Comment le Tibet a-t-il su résister ? Le Tibet a pu résister parce que son peuple a su en quarante ans accomplir une étonnante mutation, presque sans équivalent ailleurs. Mutation qui s'exprime de trois manières assez différentes :

 

- Tout d'abord, les Tibétains sont devenus, en une génération, un peuple en diaspora [13]. Et ils se sont adaptés à cette existence, situation absolument inouïe dans l'Histoire tibétaine. Jusqu'alors, il y avait bien quelques lamas tibétains à Pékin, quelques autres en Mongolie, quelques marchands établis de l'autre côté de l'Himalaya au Népal, mais c'était des minorités infimes. Le peuple tibétain n'avait jamais quitté son territoire, il faisait corps avec son environnement montagnard.

Aujourd'hui des dizaines de milliers de Tibétains vivent en Inde, d'autres de plus en plus nombreux se retrouvent au Népal, mais aussi à Hong Kong, en Suisse et aux Etats-Unis . Si beaucoup y enseignent le bouddhisme, nombreux sont aussi ceux qui ont réussi dans les affaires et se sont assimilés aux cultures environnantes.

 

Cet essaimage réussi a permis au Dalaï Lama de pratiquer, surtout ces dernières années, une stratégie de médiatisation du conflit qui a pris appui sur l'engouement occidental pour la culture du Tibet .

 

- Deuxième mutation : les Tibétains ont réappris à faire la guerre . Autrefois très redoutés, les Tibétains s'étaient assoupi dans le pacifisme monacal et n'avaient guère opposé de résistance tant aux Anglais au début du XXe siècle qu'aux Chinois dans les Années 50.

 

La résistance des maquisards Kampa , équipés par la C.I .A. dans les Années 60, qui abattent dans une embuscade le gouverneur militaire chinois, en 1967, vient contredire cette image traditionnelle.

 

Les survivants de ces combats, intégrés dans l'Armée indienne au début des Années 70, maintiennent intacte leur réputation.

 

- Mais troisième mutation : c'est la résistance non-violente des Tibétains sur place qui assure le véritable blocage de l'occupation chinoise.

 

Dès que la dictature se relâche après la mort de Mao, les Tibétains manifestent dans les rues de Lhassa, revendiquent le retour de leur culture et refusent, malgré la tentative de les acheter, de faire le jeu des Chinois.

 

La Chine a donc perdu… mais le Tibet n'a pas encore gagné. Si la situation a évolué depuis les Années 80, une solution politique au conflit n'a pas encore été trouvée .

 

VI – UNE SOLUTION POLITIQUE SERAIT-ELLE POSSIBLE ?

 

Une solution politique serait-elle donc possible ?

 

Observons tout d'abord que des trois raisons qui ont déterminé Mao à envahir le Tibet, deux sont tombées. Le risque d'une offensive soviéto-indienne s'est dissipé avec la Guerre froide ; l'ambition coloniale s'est heurtée elle à un milieu de vie insupportable par son altitude et son climat aux paysans chinois traditionnellement hostiles aux montagnes .

 

Reste le prestige international et l'intransigeance des dirigeants de Pékin . Or cette occupation met à rude épreuve l'image de la Chine dans le monde et risque de freiner le développement international de sa toute nouvelle puissance économique.

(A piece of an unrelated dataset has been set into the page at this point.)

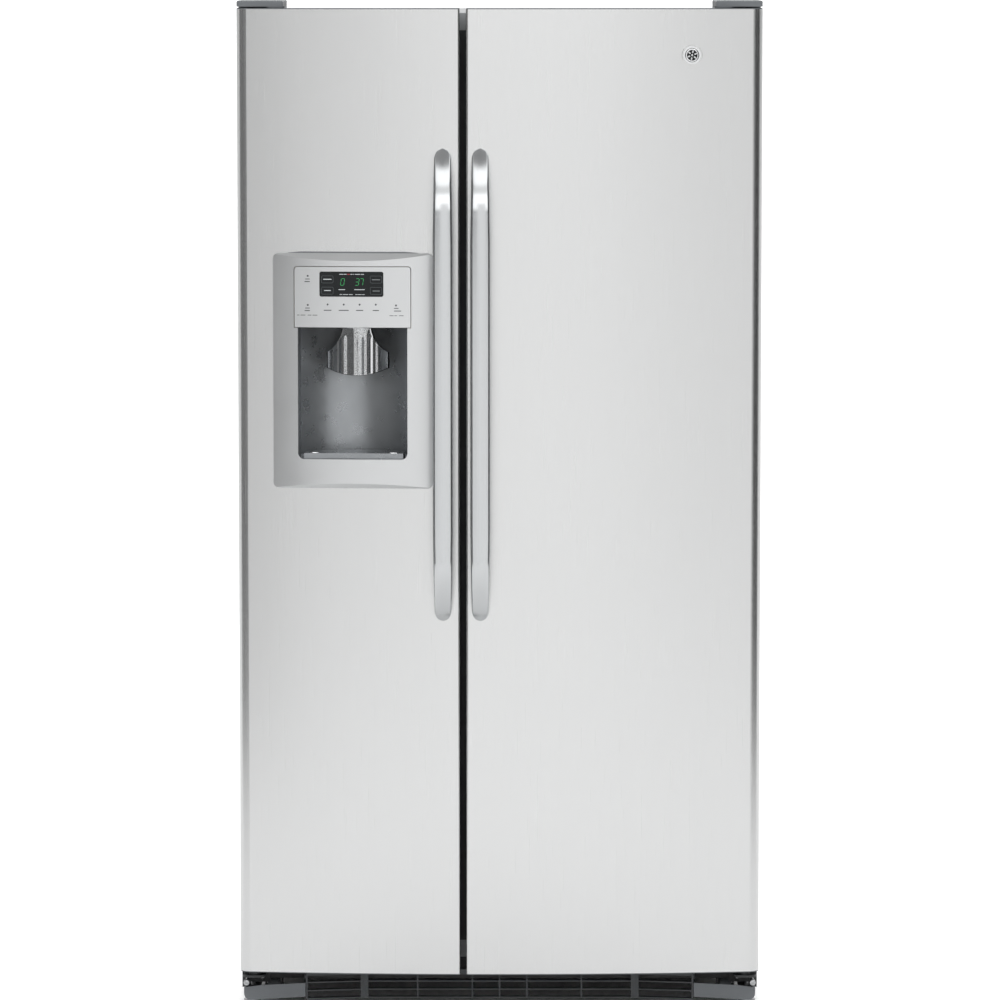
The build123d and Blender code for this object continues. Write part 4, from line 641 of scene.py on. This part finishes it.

De plus, l'idéologie patriotique chinoise qui peu à peu remplace le socialisme utopique de Mao semble plus accommodable à certaines revendications tibétaines comme le passé récent l'a déjà démontré.

 

Du côté tibétain , le prestige du Dalaï Lama est tel que personne, même ses frères parfois critiques, n'ose s'opposer à lui quand il écarte résolument la revendication de l'indépendance totale . Le Dalaï Lama veut seulement pouvoir revenir librement à Lhassa et il exige que le pouvoir y soit exercé par un gouvernement élu dans le cadre d'une autonomie négociée .

 

Ce personnage extraordinaire qui n'a jamais encouragé le terrorisme et ne cherche pas à affaiblir la puissance de la Chine demeure donc un interlocuteur privilégié pour les dirigeants chinois.

 

Mais où s'arrêterait le nouveau Tibet ? C'est peut-être sur la définition de l'entité autonome et de ses frontières exactes , que la discussion serait la plus âpre… mais aussi peut-être la plus profitable , tout comme entre Israéliens et Palestiniens…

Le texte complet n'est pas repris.